Maintaining a locked 60 FPS is critical. Even minor dips can shatter immersion or trigger nausea. People Can Fly’s QA teams are stress-testing terrain streaming, AI routines, and physics loops to nail performance—an exacting task when rendering expansive wilderness alongside intricate VR gestures.
VR survival titles often dazzle early before buckling under complexity. The Forest VR and Subnautica VR impressed with scale but trapped players in repetitive loops, while open world scope came at the cost of performance. TRACKED aspires to blur that line, offering a living, reactive environment without sacrificing stability or content density.
Picture using binoculars to tag foes, setting a vine-and-stone trap from a high ledge, then deciding between a silent arrow or frontal assault—all as a blizzard bears down. If TRACKED nails this, it could be the living world VR users have dreamed of.
People Can Fly brings AAA chops to the table.

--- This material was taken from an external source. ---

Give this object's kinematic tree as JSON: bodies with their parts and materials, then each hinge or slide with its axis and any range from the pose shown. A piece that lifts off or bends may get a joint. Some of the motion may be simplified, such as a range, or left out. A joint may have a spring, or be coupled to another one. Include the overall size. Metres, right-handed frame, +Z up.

Their history with high-octane action—Bulletstorm’s snap-tight reloads and visceral feedback—coupled with narrative prowess from Outriders, suggests a blend of crisp mechanics and memorable missions. Their robust QA infrastructure promises a safety net, potentially catching jank before it derails immersion. In VR, where bugs can feel catastrophic, that support is invaluable.
Any misstep—be it in climbing, crafting, or combat—could slide TRACKED back into “great idea, flawed execution” territory.
When Incuvo’s VR lessons click and People Can Fly’s action pedigree shines, TRACKED could reset expectations for open-world survival in VR. It’s not chasing one-off “wow” moments, but a sustained campaign that rewards strategy, skill, and adaptability. On Quest 3’s capable hardware, it just might deliver the uncompromised VR survival adventure players have been waiting for.
TRACKED: Shoot to Survive is a bold gamble on gesture-based mechanics, narrative urgency, and next-gen VR tech. The stakes are as high for Alex Hart as they are for VR’s credibility. Nail this, and it could become the new benchmark for immersive, high-stakes gameplay. Miss the mark, and developers may retreat from pushing VR’s boundaries for a while—far from the edge of this frozen cliff.